The Ptolemaic Kingdom was one of the main successor states to the Macedonian empire forged by Alexander III ‘the Great’. Just prior to his death, Alexander gave his ring to Perdikkas, who gained the support of the other generals and became regent for Philip III and Alexander’s unborn son. Perdikkas oversaw the initial division of Alexander’s empire into separate satrapies, to which he appointed Alexander’s best generals, the Diadochs. Ptolemy, who was one of Alexander’s most illustrious commanders, was appointed to the lucrative satrapy of Egypt. By 320 BC, Perdikkas’ autocratic leadership isolated him from the other Macedonian leaders, and Ptolemy openly defied his leadership. Perdikkas led the Macedonian army into Egypt, but was assassinated before a final confrontation. Perdikkas’ death marked the end of a central command over the satrapies, and the beginning of the wars of the Diadochs. Although Ptolemy participated in a number of campaigns that toppled his fellow Diadochs, his rule over Egypt proper was never seriously challenged, and he was the only one of the Diadochs to die peacefully in his original kingdom. At the time of his death, Ptolemy held a number of islands and territories in Asia Minor and the Levant, but his successors were ultimately unable to hold on to lands outside of Egypt, save for Kyrenaika, which remained a Ptolemaic possession until the end of the kingdom. As with most of the other Diadochs, Ptolemy initially struck coins in the name of Alexander and opened new mints to serve his various campaigns and growing empire. After assuming the royal title in 305 BC, Ptolemy began issuing coinage in his own name. Unlike his earlier coinage in the name of Alexander, which displayed wonderful novel types such as the Athena Alkidemos (lots 413-414 below), the coinage system that developed in his kingdom was rather static, as Ptolemy’s successors continued to use the same basic designs established by the dynasty’s founder. Nonetheless, a few of the Ptolemaic rulers did issue exceptional types, such as the dynastic issues of Ptolemy II or the huge precious metal issues in the names of Arsinoë and Berenike.
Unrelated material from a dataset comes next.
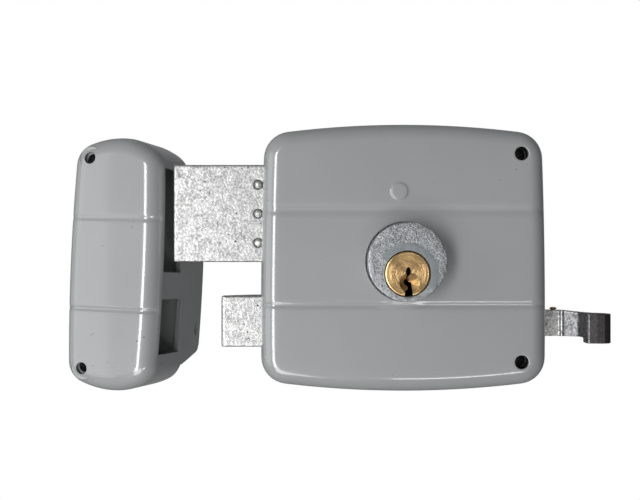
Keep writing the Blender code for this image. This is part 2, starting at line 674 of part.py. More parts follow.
def build_deadbolt_rivets():
    front = BOLT_Y[0] - 0.2 * MM
    back = TAIL_Y[1] + GAP
    for side, z in RIVET_Z.items():
        profile = [(0, front), (RIVET_RADIUS - 0.3 * MM, front), (RIVET_RADIUS, front + 0.3 * MM),
                   (RIVET_RADIUS, back), (2.3 * MM, back), (1.6 * MM, back + 0.6 * MM), (0, back + 0.6 * MM)]
        turned(f"deadbolt_rivet_{side}", profile, "Y", (RIVET_X, z), "zinc_plate", 14)


def build_guide_pins():
    for side, x in GUIDE_PIN_X.items():
        front = TAIL_Y[0] - GAP
        profile = [(0, front - 0.8 * MM), (2.6 * MM, front - 0.8 * MM), (2.6 * MM, front),
                   (GUIDE_RADIUS, front), (GUIDE_RADIUS, -0.1 * MM), (0, -0.1 * MM)]
        turned(f"tail_guide_pin_{side}", profile, "Y", (x, GUIDE_Z), "steel", 14)



def build_detent():
    """A sprung lever whose nose drops into the tail's notches, drawn riding on the edge beside them."""
    px, pz = DETENT_PIVOT
    nose = (NOTCH_X[1], TAIL_TOP + GAP)
    outline = [(nose[0] - 0.5 * MM, nose[1]), (nose[0] + 0.5 * MM, nose[1]), (nose[0] + 3 * MM, 18.6 * MM),
               (px - 2 * MM, pz - 3.6 * MM), (px + 2.4 * MM, pz - 3.4 * MM), (px + 4 * MM, pz),
               (px + 2.4 * MM, pz + 3.4 * MM), (px - 3 * MM, pz + 3.4 * MM), (nose[0] - 2.6 * MM, 21.6 * MM),
               (nose[0] - 2.6 * MM, 18.4 * MM)]
    lever = prism("detent_lever", outline, "Y", TAIL_Y[0], TAIL_Y[1], "steel")
    cut(lever, rod("lever_bore", DETENT_BORE, "Y", DETENT_PIVOT, -FAR_BACK, 0.0, None, 16))
    front = TAIL_Y[0] - GAP
    profile = [(0, front - 0.8 * MM), (2.3 * MM, front - 0.8 * MM), (2.3 * MM, front),
               (PIVOT_PIN_RADIUS, front), (PIVOT_PIN_RADIUS, -0.1 * MM), (0, -0.1 * MM)]
    turned("detent_pivot_pin", profile, "Y", DETENT_PIVOT, "steel", 14)
    thickness = 0.5 * MM
    start = (nose[0] + 2.0 * MM, 22.6 * MM)
    bend = (nose[0] + 9.0 * MM, 33.0 * MM)
    end = (nose[0] + 22.0 * MM, 36.5 * MM)
    blade = [start, (start[0] + 1.6 * MM, start[1] + 0.8 * MM), (bend[0] + thickness, bend[1] - thickness),
             (end[0], end[1] - thickness), end, (bend[0] - thickness / 2, bend[1] + thickness / 2)]
    prism("detent_spring", blade, "Y", TAIL_Y[0] + 0.4 * MM, TAIL_Y[1] - 0.4 * MM, "spring_steel")


# ---------------------------------------------------------------- latch

def build_latch_head():
    nose, heel = LATCH_X
    front, back = BOLT_Y
    outline = [(nose + 0.6 * MM, front), (heel, front), (heel, back), (nose + 10 * MM, back),
               (nose, back - 7.5 * MM), (nose, front + 0.6 * MM)]
    head = prism("latch_head", outline, "Z", LATCH_Z[0], LATCH_Z[1], "zinc_casting")
    round_edges(head, 0.4 * MM, 1)
    slot = block("rod_slot", (heel - 8 * MM, heel + 1 * MM), widened(ROD_Y, GAP), widened(ROD_Z, GAP), None)
    cut(head, slot)
    return head


def build_latch_rod():
    left = LATCH_X[1] - 7.6 * MM
    shoulder = ROD_SHOULDER_X
    outline = [(left, ROD_Z[0]), (shoulder, ROD_Z[0]), (shoulder, TONGUE_Z[0]), (TONGUE_END, TONGUE_Z[0]),
               (TONGUE_END, TONGUE_Z[1]), (shoulder, TONGUE_Z[1]), (shoulder, ROD_Z[1]), (left, ROD_Z[1])]
    bar = prism("latch_rod", outline, "Y", ROD_Y[0], ROD_Y[1], "zinc_plate")
    cut(bar, rod("tongue_hole", RIVET_HOLE, "Z", (PULL_RIVET_X, sum(ROD_Y) / 2), FAR_FRONT, 0.0, None, 12))
    return bar


def build_latch_spring():
    y, z = SPRING_LINE_Y, sum(ROD_Z) / 2
    heel_drawn_in = LATCH_X[1] + LATCH_TRAVEL
    coil("latch_spring", "X", (y, z), heel_drawn_in + GAP, SPRING_STOP_X - GAP, 2.9 * MM, 0.45 * MM, 6,
         "spring_steel", per_turn=10, sides=5)
    stop = block("latch_spring_bracket", (SPRING_STOP_X, SPRING_STOP_X + 2 * MM), (-21.5 * MM, -PLATE - GAP),
                 (-31.5 * MM, -15.4 * MM), "steel")
    across = widened((SPRING_STOP_X, 0.0), GAP)
    cut(stop, block("rod_window", across, widened(ROD_Y, GAP), widened(ROD_Z, GAP), None))
    peg = rod("spring_peg", 2.0 * MM, "X", (y, z), SPRING_STOP_X - 8 * MM, SPRING_STOP_X + 1 * MM, None, 12)
    combine(stop, peg, "UNION")


def pull_path():
    """The pull seen from above: a bar that steps towards the room and ends in a curled finger grip."""
    front, back = ROD_Y
    return [(50.3, front / MM), (50.3, back / MM), (59.0, back / MM), (64.0, back / MM - 2.2),
            (70.2, back / MM - 4.4), (73.0, back / MM - 6.4), (73.9, back / MM - 9.6),
            (73.2, back / MM - 12.6),
            (70.6, back / MM - 14.4), (67.6, back / MM - 14.0), (66.4, back / MM - 12.0),
            (66.6, back / MM - 8.9), (63.4, back / MM - 6.6), (58.6, back / MM - 4.6), (57.8, front / MM)]


def build_pull():
    outline = [(x * MM, y * MM) for x, y in pull_path()]
    pull = prism("pull_handle", outline, "Z", ROD_Z[0] - 0.4 * MM, ROD_Z[1], "zinc_casting")
    y = sum(ROD_Y) / 2
    step = block("grip_top", (58.0 * MM, FAR_RIGHT), (FAR_FRONT, 0.0), (ROD_Z[1] - GRIP_TOP_DROP, 0.0), None)
    cut(pull, step)
    lower = [(x * MM, z * MM) for x, z in pull_path() if x * MM > GRIP_LEFT]
    grip = prism("grip_drop", lower, "Z", ROD_Z[0] - GRIP_BOTTOM_DROP, ROD_Z[0] + 1 * MM, None)
    combine(pull, grip, "UNION")
    slot = block("fork_slot", (48 * MM, TONGUE_END + GAP), (FAR_FRONT, 0.0), widened(TONGUE_Z, GAP), None)
    cut(pull, slot)
    cut(pull, rod("fork_hole", RIVET_HOLE, "Z", (PULL_RIVET_X, y), FAR_FRONT, 0.0, None, 12))
    cut(pull, rod("curl_hole", CURL_HOLE_RADIUS, "Z", CURL_HOLE, FAR_FRONT, 0.0, None, 14))
    top = ROD_Z[1] + GAP
    profile = [(0, ROD_Z[0] - 0.2 * MM), (0.9 * MM, ROD_Z[0] - 0.2 * MM), (0.9 * MM, top), (1.4 * MM, top),
               (1.0 * MM, top + 0.6 * MM), (0, top + 0.7 * MM)]
    turned("pull_rivet", profile, "Z", (PULL_RIVET_X, y), "brass", 14)


# ---------------------------------------------------------------- keeper

def keeper_shape():
    return {"width": KEEPER_WIDTH, "height": KEEPER_HEIGHT, "crown": KEEPER_CROWN, "bow": KEEPER_BOW,
            "corner": KEEPER_CORNER}


def build_keeper():
    """The keeper is drawn square in its own frame (u, w, v) and then turned to the way it lies."""
    frame = bpy.data.objects.new("keeper_frame", None)
    bpy.context.collection.objects.link(frame)
    side = KEEPER_WIDTH / 2
    shell = rolled_shell("keeper_shell", keeper_shape(), KEEPER_DEPTH, KEEPER_ROLL, WALL, "grey_enamel")
    shell.location.y = KEEPER_DEPTH
    inside = side - WALL - GAP
    room = block("side_opening", (inside, FAR_RIGHT), (SIDE_START - KEEPER_DEPTH, FAR_RIGHT),
                 (-SIDE_HALF - GAP, SIDE_HALF + GAP), None)
    cut(shell, room)
    for end, v in (("upper", KEEPER_HOLE_V), ("lower", -KEEPER_HOLE_V)):
        centre = (KEEPER_HOLE_U, v)
        hole = rod(f"keeper_hole_{end}", KEEPER_HOLE_RADIUS, "Y", centre, FAR_FRONT, -FAR_BACK, None, 18)
        cut(shell, hole)
    for end, v in (("upper", LINE_Z), ("lower", -LINE_Z)):
        section = [(y - KEEPER_DEPTH + CASE_DEPTH, z) for y, z in groove_section(v)]
        cut(shell, prism(f"keeper_line_{end}", section, "X", -side + KEEPER_ROLL, side - KEEPER_ROLL, None))
    corner = SIDE_CORNER
    w0, w1 = SIDE_START + GAP, SIDE_DEPTH
    outline = [(w0, -SIDE_HALF), (w1 - corner, -SIDE_HALF), (w1, -SIDE_HALF + 1.4 * corner),
               (w1, SIDE_HALF - corner), (w1 - corner, SIDE_HALF), (w0, SIDE_HALF)]
    plate = prism("keeper_side_plate", outline, "X", side - WALL, side, "grey_enamel")
    outer = prism("keeper_outer_shape", crowned_outline(inset=0.0, **keeper_shape()), "Y", 0.0,
                  SIDE_DEPTH + GAP, None)
    combine(plate, outer, "INTERSECT")
    through = (0.0, FAR_RIGHT)
    cut(plate, block("deadbolt_window", through, WINDOW_DEPTH, DEAD_WINDOW, None))
    cut(plate, block("latch_window", through, WINDOW_DEPTH, LATCH_WINDOW, None))
    for end, v in (("upper", -KEEPER_SCREW[1]), ("lower", KEEPER_SCREW[1])):
        centre = (KEEPER_SCREW[0], v)
        cut(plate, rod(f"side_screw_hole_{end}", KEEPER_SCREW_RADIUS, "X", centre, *through, None, 16))
    back = crowned_outline(inset=WALL + GAP, **keeper_shape())
    front = KEEPER_DEPTH - KEEPER_BACK_THICKNESS
    back_plate = prism("keeper_back_plate", back, "Y", front, KEEPER_DEPTH, "grey_enamel")
    cut(back_plate, block("side_clearance", (inside - GAP, FAR_RIGHT), (0.0, SIDE_DEPTH),
                          (-KEEPER_HEIGHT, KEEPER_HEIGHT), None))
    for end, v in (("upper", KEEPER_HOLE_V), ("lower", -KEEPER_HOLE_V)):
        hole = rod(f"back_hole_{end}", KEEPER_HOLE_RADIUS, "Y", (KEEPER_HOLE_U, v), 0.0, SIDE_DEPTH, None, 16)
        cut(back_plate, hole)
    pieces = [shell, plate, back_plate]
    cutters = [m.object for piece in pieces for m in piece.modifiers if m.type == "BOOLEAN"]
    for piece in pieces:
        piece.parent = frame
    for cutter in cutters:
        in_shell_frame = cutter.name.startswith(("keeper_hole", "keeper_line", "side_opening"))
        cutter.parent = shell if in_shell_frame else frame
    frame.rotation_mode = "ZXY"
    frame.rotation_euler = KEEPER_TURN
    frame.location = KEEPER_CENTRE


# ---------------------------------------------------------------- joint axes

JOINT_AXES = {
    "axis_of_plug": ((CYLINDER_X, PLUG_FRONT, PLUG_Z),
                     ("cylinder_plug", "plug_retaining_ring", "drive_pinion", "key_pin")),
    "line_of_deadbolt": ((DEADBOLT_X[0], sum(BOLT_Y) / 2, sum(DEADBOLT_Z) / 2), ("deadbolt",)),
    "axis_of_detent": ((DETENT_PIVOT[0], TAIL_Y[0], DETENT_PIVOT[1]), ("detent_lever", "detent_spring")),
    "line_of_latch": ((LATCH_X[0], sum(BOLT_Y) / 2, sum(LATCH_Z) / 2), ("latch_head", "latch_rod", "pull")),
}


def hang_on_axes():
    """Give the pieces that move together an empty on their joint's axis, without moving them."""
    for name, (place_on_axis, prefixes) in JOINT_AXES.items():
        axis = bpy.data.objects.new(name, None)
        bpy.context.collection.objects.link(axis)
        axis.location = place_on_axis
        for obj in list(bpy.data.objects):
            if obj.name.startswith(prefixes) and not obj.hide_render:
                obj.parent = axis
                obj.matrix_parent_inverse = Matrix.Translation(place_on_axis).inverted()


# ---------------------------------------------------------------- build everything

for old in list(bpy.data.objects):
    bpy.data.objects.remove(old, do_unlink=True)

MATERIALS = {name: make_material(name) for name in FINISHES}

build_case_cover()
build_back_plate()
build_forend_plate()
build_fixing_sleeves()
build_cylinder_housing()
build_cylinder_plug()
build_plug_ring()
build_pinion()
build_pins()
build_cylinder_fixings()
build_deadbolt_head()
build_deadbolt_tail()
build_deadbolt_rivets()
build_guide_pins()
build_detent()
build_latch_head()
build_latch_rod()
build_latch_spring()
build_pull()
build_keeper()
hang_on_axes()
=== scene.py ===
# %% [markdown]
# # A rim night latch and its keeper
# This lesson dresses a finished mechanical model: a grey enamelled lock case with a key cylinder, a cast
# deadbolt and latch, a finger pull, and the keeper that takes the bolts. The working parts come from a
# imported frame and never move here. We only give them finer surfaces, better materials and a photographer's
# table. Every new piece is told which body of the frame it rides on, so it follows the lock as it works.

# %% Load the frame
import json
import math

import bmesh
import bpy
from mathutils import Euler, Matrix, Vector, noise


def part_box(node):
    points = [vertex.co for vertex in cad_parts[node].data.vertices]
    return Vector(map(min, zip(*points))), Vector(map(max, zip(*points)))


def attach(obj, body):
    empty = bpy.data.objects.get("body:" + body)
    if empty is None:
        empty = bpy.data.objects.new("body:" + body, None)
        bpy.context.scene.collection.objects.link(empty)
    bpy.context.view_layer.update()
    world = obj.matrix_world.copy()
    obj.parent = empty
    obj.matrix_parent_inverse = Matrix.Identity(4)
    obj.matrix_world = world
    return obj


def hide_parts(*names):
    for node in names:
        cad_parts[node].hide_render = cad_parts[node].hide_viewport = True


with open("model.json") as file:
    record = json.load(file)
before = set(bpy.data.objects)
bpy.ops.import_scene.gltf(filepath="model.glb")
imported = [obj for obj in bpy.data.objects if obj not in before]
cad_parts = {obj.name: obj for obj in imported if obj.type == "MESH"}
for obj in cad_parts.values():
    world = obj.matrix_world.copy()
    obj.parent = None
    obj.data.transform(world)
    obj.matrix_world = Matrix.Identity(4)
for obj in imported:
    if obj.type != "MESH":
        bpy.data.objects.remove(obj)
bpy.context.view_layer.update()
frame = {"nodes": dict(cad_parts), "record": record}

MM = 0.001

# %% [markdown]
# ## Camera and stage
# A lock like this is usually shown square on, from less than an arm's length, with a slightly long lens.
# The camera stands level with the middle of the case and a little to the left of it, so that it also sees
# the right side of the keeper. Behind and below runs one pale sweep, a floor that curves up into a wall,
# because a curved sweep has no horizon line. It is bowed with a quarter circle of short faces.

# %% Camera
CAMERA_PLACE = Vector((-29.0, -373.5, 2.7)) * MM
SENSOR = 36.0
FOCAL_PIXELS, FRAME_PIXELS = 1000, 640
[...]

Arsinoë II, wife (and sister) of Ptolemy II exerted a powerful influence on her younger mate, her experience in statecraft coming from her earlier marriage to Lysimachos of Thrace, and her subsequent involvement in the turbulent politics of the Successor kingdoms. After her death in 271 BC, her devoted husband deified her, and initiated a cult in her honor. The temple he intended to construct (plans cut short by his own death) in her name was to have an iron ceiling with a statue of Arsinoë, made entirely of lodestone, suspended in the air beneath it. That grandiose plan came to nothing, but the series of large value gold and silver coins struck in her name was a suitable memorial. The letters behind her bust are die sequence numbers, and these large value pieces were probably used in the distribution of largess. The types were continued by later Ptolemies into the middle of the 2nd century BC.